6 thoughts on “On Architectural Photography Today”

  1. car commercials
    gehry, foa and oma are hostile to the photograph but perfect background for car commercials- for the past 10 years more or less, no? although not sure if their buildings are part of network culture or rather the tail end of pomo.

    actually, i thought photography and film were modern media, and tv and video were postmodern. as much as modernist works might have refused photography, le corbusier and mies were obsessed with it.

    Reply
  2. I’m fascinated that a huge

    I’m fascinated that a huge proportion of car commercials are set on Grand Avenue in Los Angeles, right in front of MOCA. It’s not the most glamorous strip. 

    Reply
  3. lacuna in your thesis?
    something essentially common to the Bechers , and in a distended, sense, even Gursky: the focus is not just any striking structure: it is an industrial object, typically a factory.

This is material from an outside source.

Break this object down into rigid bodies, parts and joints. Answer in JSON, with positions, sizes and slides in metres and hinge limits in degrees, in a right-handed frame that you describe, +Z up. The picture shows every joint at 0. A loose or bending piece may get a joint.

No accident that earlier than Frankfurt, Le Corb et al. found Mendelsohn’s early photos of American grain elevators powerful inspiration for their later functionalist urban home design. I’ve always thought the way the grain elevators in particular so purely encapsulate simple Newtonian principles at work in the production of foodstuff for the masses that they were near irresistible as modernist iconography for ‘design for living’ imagineers (and that in some important way the Bechers’ work is a ‘quotation’ of those early 20th C. American industrial landscapes – as you say above. But since this industrial focus naturally disdains decorative detail, such as the ‘naturalism’ run wild in Art Nouveau at the end of the 19th C., it goes some way to explaining the lack of detail which you find wanting, rather than the reason you give. After all I don’t think the Art Nouveau buildings were produced with photography in mind, though they do have a greater degree of implied tactility than the sleek monoliths which grain elevators offer themselves up as even today – because the cities which once boomed because of them are now too depressed to fund their demolition.